Market Valuation, Inflation and Treasury Yields
Our monthly market valuation updates have long had the same conclusion: US stock indexes are significantly overvalued, which suggests cautious expectations for investment returns. On August 4, 2020, the 10-year Treasury yield hit its all-time low of 0.52%. As of May 31, 2023, it was 3.64%.
P/E10 and Inflation
Here is a scatter graph with the market valuation on the vertical axis (log scale) and inflation on the horizontal axis. It includes some key highlights: 1) the extreme overvaluation and irrational period of the tech bubble; 2) the valuations since the start of COVID recession; 3) the average P/E10; and 4) where we are today. The inflation figure in the highlighted box is year-over-year. I have also highlighted the inflation "sweet spot" in purple, which I discuss below.
Note on inflation: The inflation figure is extrapolated for last month is based on the previous two months. The Census Bureau's CPI figure does not come out until mid-month for the previous month. These extrapolated figures are then updated to the current CB number when released.
The inflation "sweet spot", the range that has supported the highest valuations, is approximately between 1.4% and 3%. We highlighted the extreme valuations associated with the tech bubble, which we chose arbitrarily as a P/E10 of 25 and higher.

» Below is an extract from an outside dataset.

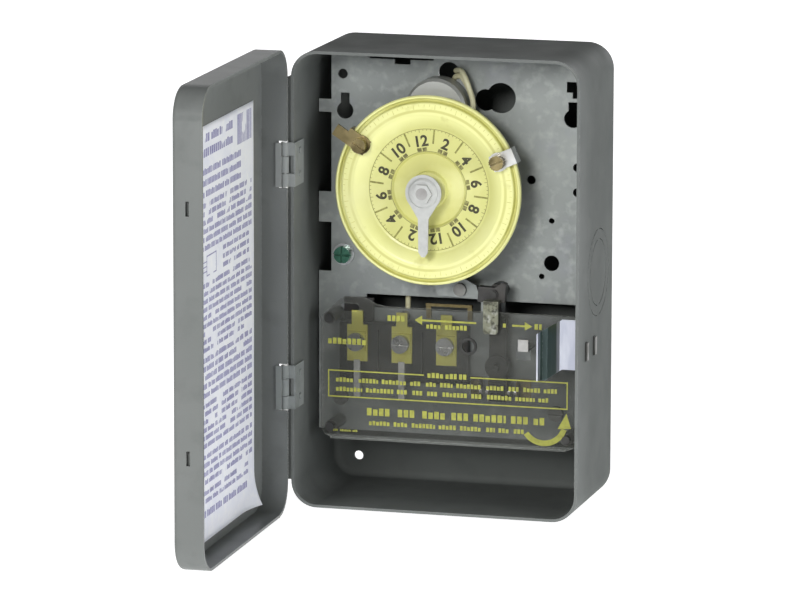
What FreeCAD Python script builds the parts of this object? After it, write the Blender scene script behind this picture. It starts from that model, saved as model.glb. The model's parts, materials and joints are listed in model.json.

The latest P/E10 valuation is 28.7 at a 4.31% year-over-year inflation rate. The inflation rate is outside the sweet spot mentioned above but has gradually been making its way there over the last several months. The current P/E10 valuation is in the extreme valuation territory mentioned above but has been inching its way down. Again, a note on inflation: the inflation figure is extrapolated based on the previous two months. The Census Bureau's CPI figure for the previous month does not come out until mid-month. These extrapolated figures are then updated to the current CB number when released.